■ **Task brief**: The data must be returned in full and exactly as given.

[3D code data]
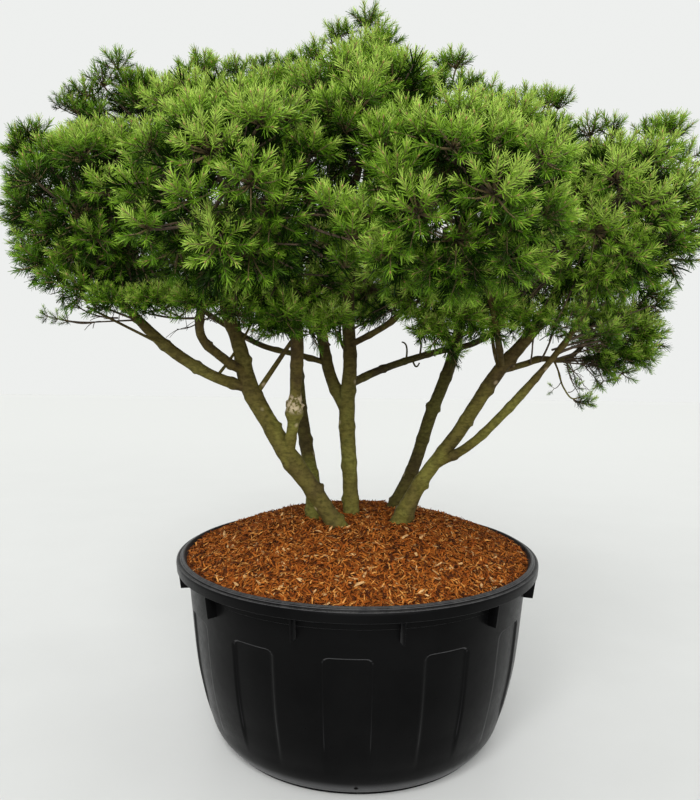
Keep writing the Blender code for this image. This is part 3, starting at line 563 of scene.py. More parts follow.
def limb_line(name):
    """Points and radii of a limb, run on a little way into its foliage."""
    _, mass, marks = LIMBS[name]
    points = [np.array(p[:3], float) for p in marks]
    radii = [p[3] for p in marks]
    centre = mass_centre(mass)
    away = points[-1] - centre
    way = unit(away)
    short = LIMB_END / np.linalg.norm(way / mass_size(mass)) + radii[-1]
    if np.linalg.norm(away) > short + 0.04:
        points.append(centre + way * short)
        radii.append(radii[-1] * 0.92)
    points.append(centre + (points[-1] - centre) * INSIDE + np.array((0, 0, 0.02)))
    radii.append(radii[-1] * 0.62)
    return np.array(points), np.array(radii)


def along(points, radii, step):
    """A smooth line through the points, at even steps."""
    spans = np.concatenate(((0,), np.cumsum(np.linalg.norm(np.diff(points, axis=0), axis=1))))
    at = np.linspace(0, spans[-1], max(int(spans[-1] / step), 3))
    return (np.column_stack([eased(spans, points[:, k], at) for k in range(3)]), eased(spans, radii, at), at)


def ranged(tree, value, from_low, from_high, to_low, to_high):
    """A value carried from one range over to another, and held at its ends."""
    node = tree.nodes.new("ShaderNodeMapRange")
    ends = {"From Min": from_low, "From Max": from_high, "To Min": to_low, "To Max": to_high}
    for socket, end in ends.items():
        node.inputs[socket].default_value = end
    tree.links.new(value, node.inputs["Value"])
    return node.outputs["Result"]


bark, tree, shader = new_finish("pine_bark", 0.8)
shader.inputs["Specular IOR Level"].default_value = 0.12
patches = stops(tree, grain(tree, 9.0, 4.0, (1, 1, 0.6)), (0.34, (0.066, 0.050, 0.014)),
                (0.50, (0.104, 0.090, 0.018)), (0.66, (0.140, 0.136, 0.027)))
scales = grain(tree, 80.0, 5.0, (0.7, 0.7, 1.25), 0.62)
skin = mixed(tree, 0.9, patches, stops(tree, scales, (0.34, 0.50), (0.60, 1.12)), "MULTIPLY")
cells = tree.nodes.new("ShaderNodeTexVoronoi")
cells.inputs["Scale"].default_value = 15.0
tree.links.new(own_place(tree), cells.inputs["Vector"])
healed = stops(tree, cells.outputs["Distance"], (0.06, 0.85), (0.15, 0.0))
skin = mixed(tree, healed, skin, HEALED_PALE)
from_gnarl = vector_math(tree, "DISTANCE", own_place(tree), GNARL)
knobbly = mixed(tree, 1.0, stops(tree, from_gnarl, (0.028, 0.90), (0.038, 0.0)),
                stops(tree, grain(tree, 85.0, 5.0), (0.42, 0.0), (0.54, 1.0)), "MULTIPLY")
skin = mixed(tree, knobbly, skin, GNARL_PALE)
# Painted shade darkens the bark up under the crown and towards the back, and the bark browns with height.
rising = axes_of(tree, own_place(tree))
skin = mixed(tree, 1.0, skin, ranged(tree, rising["Z"], 1.02, 1.38, 1.0, 0.42), "MULTIPLY")
skin = mixed(tree, 1.0, skin, ranged(tree, rising["Y"], -0.10, 0.16, 1.0, 0.50), "MULTIPLY")
weathered = ranged(tree, rising["Z"], 1.00, 1.25, 0.0, 0.65)
skin = mixed(tree, weathered, skin, mixed(tree, 1.0, skin, (0.92, 0.68, 0.95), "MULTIPLY"))
tree.links.new(skin, shader.inputs["Base Color"])
tree.links.new(stops(tree, scales, (0.3, 0.9), (0.7, 0.68)), shader.inputs["Roughness"])
rough_skin = bumped(tree, shader, scales, 0.004, 0.5)
bumped(tree, shader, grain(tree, 420.0, 3.0, (1, 1, 0.5)), 0.0012, 0.6, below=rough_skin)

for name, (parent, mass, _) in LIMBS.items():
    points, radii, at = along(*limb_line(name), 0.0065)
    radii = radii * BARK_FULLER
    thin_from, thin_to = THINNED.get(name, (1.0, 1.0))
    radii = radii * (1 - (1 - thin_to) * np.clip((at / at[-1] - thin_from) / 0.12, 0, 1))
    stout = float(radii.max()) > 0.018
    guide = bpy.data.curves.new(name + "_line", "CURVE")
    guide.dimensions = "3D"
    guide.bevel_depth = 1.0
    guide.bevel_resolution = 12 if stout else 6
    guide.use_fill_caps = True
    line = guide.splines.new("POLY")
    line.points.add(len(points) - 1)
    for spot, point, radius in zip(line.points, points, radii):
        spot.co = (*point, 1)
        spot.radius = radius
    drawn = bpy.data.objects.new(name + "_line", guide)
    bpy.context.scene.collection.objects.link(drawn)
    bpy.context.view_layer.update()
    mesh = bpy.data.meshes.new_from_object(drawn.evaluated_get(bpy.context.evaluated_depsgraph_get()))
    bpy.data.objects.remove(drawn)
    tool = bmesh.new()
    tool.from_mesh(mesh)
    bpy.data.meshes.remove(mesh)
    bmesh.ops.remove_doubles(tool, verts=tool.verts, dist=1e-5)
    bmesh.ops.recalc_face_normals(tool, faces=tool.faces)
    dealt = np.random.default_rng(sum(map(ord, name)))
    whorls = np.arange(dealt.uniform(0.05, 0.10), at[-1], WHORL_STEP) + dealt.normal(0, 0.012)
    stubs = []
    for spot in whorls:
        for k in range(int(dealt.integers(1, 4))):
            stubs.append((spot + dealt.normal(0, 0.006), dealt.uniform(0, 2 * math.pi),
                          dealt.uniform(0.10, 0.34), dealt.uniform(0.45, 0.85)))
    ways = unit(np.gradient(points, axis=0))
    for vert in tool.verts:
        spot = np.array(vert.co)
        k = int(np.argmin(((points - spot) ** 2).sum(1)))
        out = spot - points[k]
        reach = float(np.linalg.norm(out))
        if reach < radii[k] * 0.5:
            continue
        radius, place = float(radii[k]), float(at[k])
        angle = math.atan2(out[1], out[0]) if abs(ways[k][2]) > 0.5 else math.atan2(out[2], out[0] + out[1])
        swell = sum(tall * noise.noise(vert.co * close) for tall, close in RIPPLES)
        swell += WHORL_SWELL * float(np.exp(-((place - whorls) / WHORL_LONG) ** 2).sum())
        for stub, turn, tall, wide in stubs:
            off = abs((angle - turn + math.pi) % (2 * math.pi) - math.pi) * radius
            swell += tall * math.exp(-(((place - stub) / (wide * STUB_LONG)) ** 2
                                       + (off / (wide * STUB_WIDE)) ** 2))
        if parent is None:
            swell += FLARE_SWELL * max(0.0, 1 - place / FLARE_LONG) * math.cos(3 * angle + 1.3)
        else:
            swell += COLLAR_SWELL * max(0.0, 1 - place / COLLAR_LONG) ** 2
        if name == "limb_upright":
            lumpy = math.exp(-((place - GNARL_AT) / GNARL_LONG) ** 2)
            swell += lumpy * (0.24 + 0.40 * noise.noise(vert.co * 80) + 0.26 * noise.noise(vert.co * 190))
        vert.co += Vector(out / reach) * (radius * swell)
    limb = placed(tool, name + "_bark", bark, 70)
    fitted(limb, "stem_bark", name)


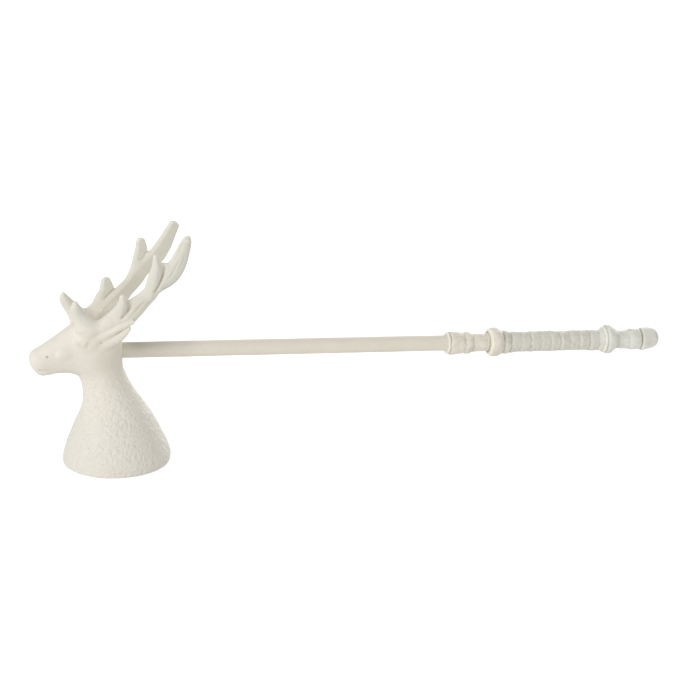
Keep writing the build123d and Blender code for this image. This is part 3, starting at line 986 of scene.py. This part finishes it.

■ **Final answer**:
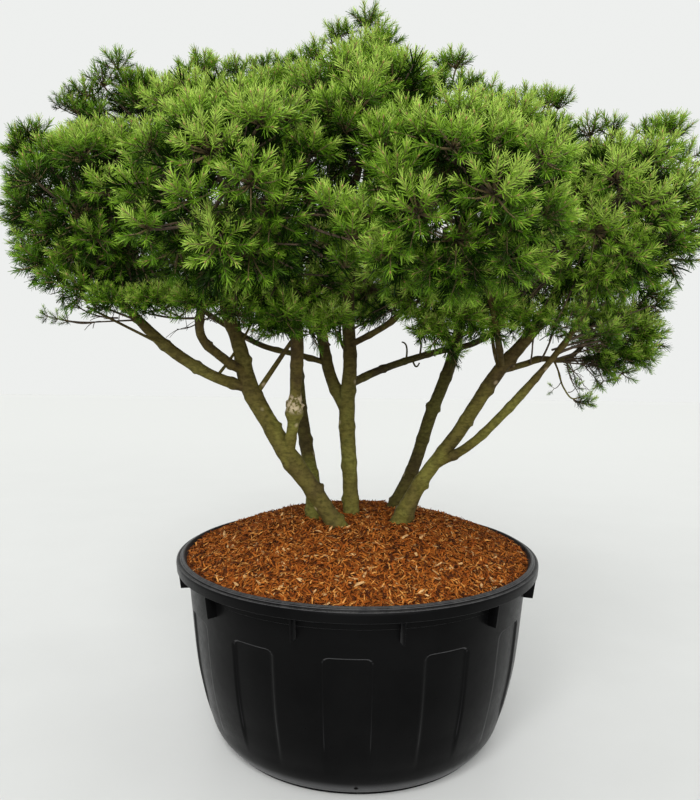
Keep writing the Blender code for this image. This is part 3, starting at line 563 of scene.py. More parts follow.
def limb_line(name):
    """Points and radii of a limb, run on a little way into its foliage."""
    _, mass, marks = LIMBS[name]
    points = [np.array(p[:3], float) for p in marks]
    radii = [p[3] for p in marks]
    centre = mass_centre(mass)
    away = points[-1] - centre
    way = unit(away)
    short = LIMB_END / np.linalg.norm(way / mass_size(mass)) + radii[-1]
    if np.linalg.norm(away) > short + 0.04:
        points.append(centre + way * short)
        radii.append(radii[-1] * 0.92)
    points.append(centre + (points[-1] - centre) * INSIDE + np.array((0, 0, 0.02)))
    radii.append(radii[-1] * 0.62)
    return np.array(points), np.array(radii)


def along(points, radii, step):
    """A smooth line through the points, at even steps."""
    spans = np.concatenate(((0,), np.cumsum(np.linalg.norm(np.diff(points, axis=0), axis=1))))
    at = np.linspace(0, spans[-1], max(int(spans[-1] / step), 3))
    return (np.column_stack([eased(spans, points[:, k], at) for k in range(3)]), eased(spans, radii, at), at)


def ranged(tree, value, from_low, from_high, to_low, to_high):
    """A value carried from one range over to another, and held at its ends."""
    node = tree.nodes.new("ShaderNodeMapRange")
    ends = {"From Min": from_low, "From Max": from_high, "To Min": to_low, "To Max": to_high}
    for socket, end in ends.items():
        node.inputs[socket].default_value = end
    tree.links.new(value, node.inputs["Value"])
    return node.outputs["Result"]


bark, tree, shader = new_finish("pine_bark", 0.8)
shader.inputs["Specular IOR Level"].default_value = 0.12
patches = stops(tree, grain(tree, 9.0, 4.0, (1, 1, 0.6)), (0.34, (0.066, 0.050, 0.014)),
                (0.50, (0.104, 0.090, 0.018)), (0.66, (0.140, 0.136, 0.027)))
scales = grain(tree, 80.0, 5.0, (0.7, 0.7, 1.25), 0.62)
skin = mixed(tree, 0.9, patches, stops(tree, scales, (0.34, 0.50), (0.60, 1.12)), "MULTIPLY")
cells = tree.nodes.new("ShaderNodeTexVoronoi")
cells.inputs["Scale"].default_value = 15.0
tree.links.new(own_place(tree), cells.inputs["Vector"])
healed = stops(tree, cells.outputs["Distance"], (0.06, 0.85), (0.15, 0.0))
skin = mixed(tree, healed, skin, HEALED_PALE)
from_gnarl = vector_math(tree, "DISTANCE", own_place(tree), GNARL)
knobbly = mixed(tree, 1.0, stops(tree, from_gnarl, (0.028, 0.90), (0.038, 0.0)),
                stops(tree, grain(tree, 85.0, 5.0), (0.42, 0.0), (0.54, 1.0)), "MULTIPLY")
skin = mixed(tree, knobbly, skin, GNARL_PALE)
# Painted shade darkens the bark up under the crown and towards the back, and the bark browns with height.
rising = axes_of(tree, own_place(tree))
skin = mixed(tree, 1.0, skin, ranged(tree, rising["Z"], 1.02, 1.38, 1.0, 0.42), "MULTIPLY")
skin = mixed(tree, 1.0, skin, ranged(tree, rising["Y"], -0.10, 0.16, 1.0, 0.50), "MULTIPLY")
weathered = ranged(tree, rising["Z"], 1.00, 1.25, 0.0, 0.65)
skin = mixed(tree, weathered, skin, mixed(tree, 1.0, skin, (0.92, 0.68, 0.95), "MULTIPLY"))
tree.links.new(skin, shader.inputs["Base Color"])
tree.links.new(stops(tree, scales, (0.3, 0.9), (0.7, 0.68)), shader.inputs["Roughness"])
rough_skin = bumped(tree, shader, scales, 0.004, 0.5)
bumped(tree, shader, grain(tree, 420.0, 3.0, (1, 1, 0.5)), 0.0012, 0.6, below=rough_skin)

for name, (parent, mass, _) in LIMBS.items():
    points, radii, at = along(*limb_line(name), 0.0065)
    radii = radii * BARK_FULLER
    thin_from, thin_to = THINNED.get(name, (1.0, 1.0))
    radii = radii * (1 - (1 - thin_to) * np.clip((at / at[-1] - thin_from) / 0.12, 0, 1))
    stout = float(radii.max()) > 0.018
    guide = bpy.data.curves.new(name + "_line", "CURVE")
    guide.dimensions = "3D"
    guide.bevel_depth = 1.0
    guide.bevel_resolution = 12 if stout else 6
    guide.use_fill_caps = True
    line = guide.splines.new("POLY")
    line.points.add(len(points) - 1)
    for spot, point, radius in zip(line.points, points, radii):
        spot.co = (*point, 1)
        spot.radius = radius
    drawn = bpy.data.objects.new(name + "_line", guide)
    bpy.context.scene.collection.objects.link(drawn)
    bpy.context.view_layer.update()
    mesh = bpy.data.meshes.new_from_object(drawn.evaluated_get(bpy.context.evaluated_depsgraph_get()))
    bpy.data.objects.remove(drawn)
    tool = bmesh.new()
    tool.from_mesh(mesh)
    bpy.data.meshes.remove(mesh)
    bmesh.ops.remove_doubles(tool, verts=tool.verts, dist=1e-5)
    bmesh.ops.recalc_face_normals(tool, faces=tool.faces)
    dealt = np.random.default_rng(sum(map(ord, name)))
    whorls = np.arange(dealt.uniform(0.05, 0.10), at[-1], WHORL_STEP) + dealt.normal(0, 0.012)
    stubs = []
    for spot in whorls:
        for k in range(int(dealt.integers(1, 4))):
            stubs.append((spot + dealt.normal(0, 0.006), dealt.uniform(0, 2 * math.pi),
                          dealt.uniform(0.10, 0.34), dealt.uniform(0.45, 0.85)))
    ways = unit(np.gradient(points, axis=0))
    for vert in tool.verts:
        spot = np.array(vert.co)
        k = int(np.argmin(((points - spot) ** 2).sum(1)))
        out = spot - points[k]
        reach = float(np.linalg.norm(out))
        if reach < radii[k] * 0.5:
            continue
        radius, place = float(radii[k]), float(at[k])
        angle = math.atan2(out[1], out[0]) if abs(ways[k][2]) > 0.5 else math.atan2(out[2], out[0] + out[1])
        swell = sum(tall * noise.noise(vert.co * close) for tall, close in RIPPLES)
        swell += WHORL_SWELL * float(np.exp(-((place - whorls) / WHORL_LONG) ** 2).sum())
        for stub, turn, tall, wide in stubs:
            off = abs((angle - turn + math.pi) % (2 * math.pi) - math.pi) * radius
            swell += tall * math.exp(-(((place - stub) / (wide * STUB_LONG)) ** 2
                                       + (off / (wide * STUB_WIDE)) ** 2))
        if parent is None:
            swell += FLARE_SWELL * max(0.0, 1 - place / FLARE_LONG) * math.cos(3 * angle + 1.3)
        else:
            swell += COLLAR_SWELL * max(0.0, 1 - place / COLLAR_LONG) ** 2
        if name == "limb_upright":
            lumpy = math.exp(-((place - GNARL_AT) / GNARL_LONG) ** 2)
            swell += lumpy * (0.24 + 0.40 * noise.noise(vert.co * 80) + 0.26 * noise.noise(vert.co * 190))
        vert.co += Vector(out / reach) * (radius * swell)
    limb = placed(tool, name + "_bark", bark, 70)
    fitted(limb, "stem_bark", name)


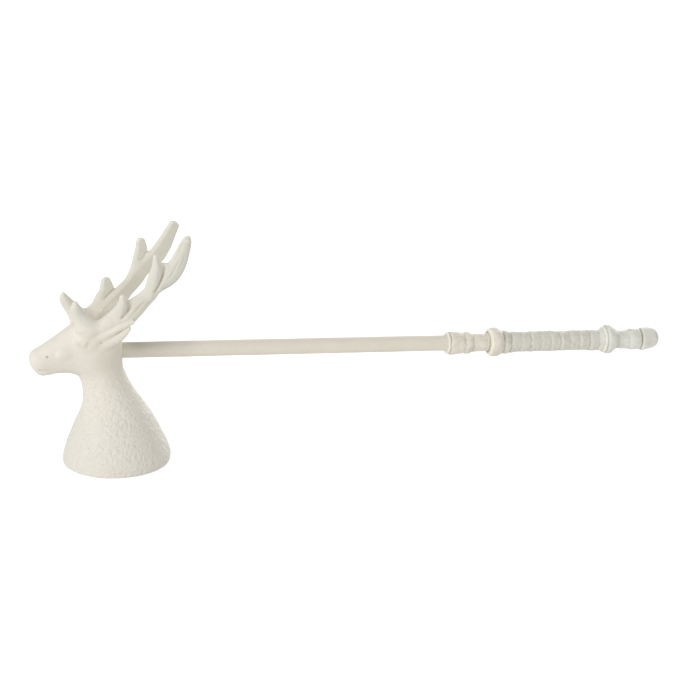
Keep writing the build123d and Blender code for this image. This is part 3, starting at line 986 of scene.py. This part finishes it.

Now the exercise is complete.